We were the only foreigners on the tour: the bus was full of smiling Limeños up from the capital and bent on a good day out. They took it in turns to pose for photos in front of the nearest Puya raimondii, while my parents and I sought out a more distant plant. “Surely that must be 30 feet!” speculated my father, craning his neck to watch the little hummingbirds buzzing from flower to flower.
The tour continued to the Pastoruri glacier and, as the bus laboured up the hairpin bends, the temperature outside became bitterly cold. Windows were quickly closed – which was unfortunate since the Limeños started to be sick. “Soroche!” gasped one woman, white-faced and clutching a plastic bag. My mother also had altitude sickness, but my father was in fine fettle, telling the passengers this would be the first time he had walked on a glacier for 51 years. The finer points may have passed them by since he told his story in English, but his enthusiasm was unmistakable.

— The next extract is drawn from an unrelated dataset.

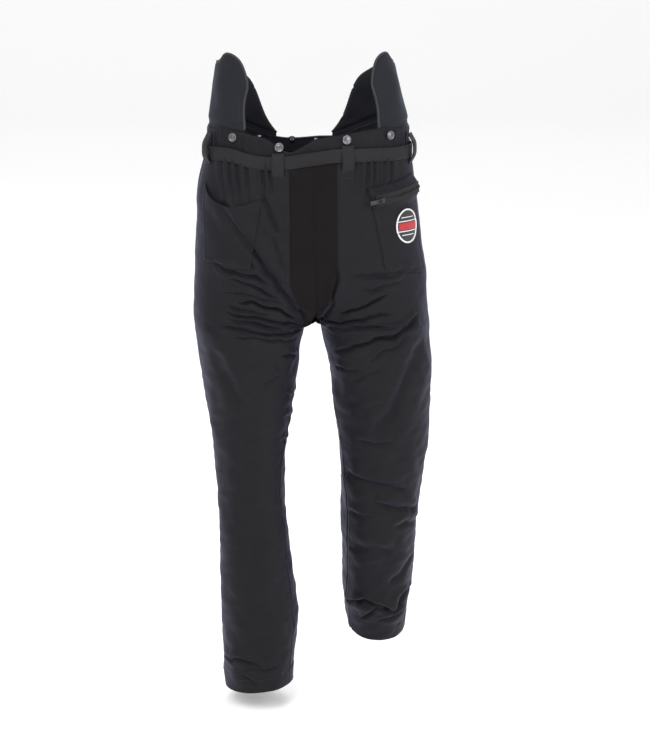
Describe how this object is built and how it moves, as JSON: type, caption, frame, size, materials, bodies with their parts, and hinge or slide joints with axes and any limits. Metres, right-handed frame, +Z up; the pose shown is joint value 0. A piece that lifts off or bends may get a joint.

On arrival, our bus driver parked and handed out plastic bags – this time to protect our feet from the ice and snow. One of the young girls was wearing pretty pink court shoes; she rolled her eyes as she fixed the bags round her ankles.
Tied together by a line of rope, my parents and I and the reluctant Limeños hiked onto the creaking tongue of snow. This would have been impossible in peak season – after heavy snow the glacier is unsafe for inexperienced climbers, but at the end of the dry season anyone can walk on it.
As my father proved. A septuagenarian with an artificial hip, he was standing proudly on the glacier’s highest accessible point – 6,000m above sea level – surrounded by green-gilled Peruvians looking on in awe. Try telling him this wasn’t peak season.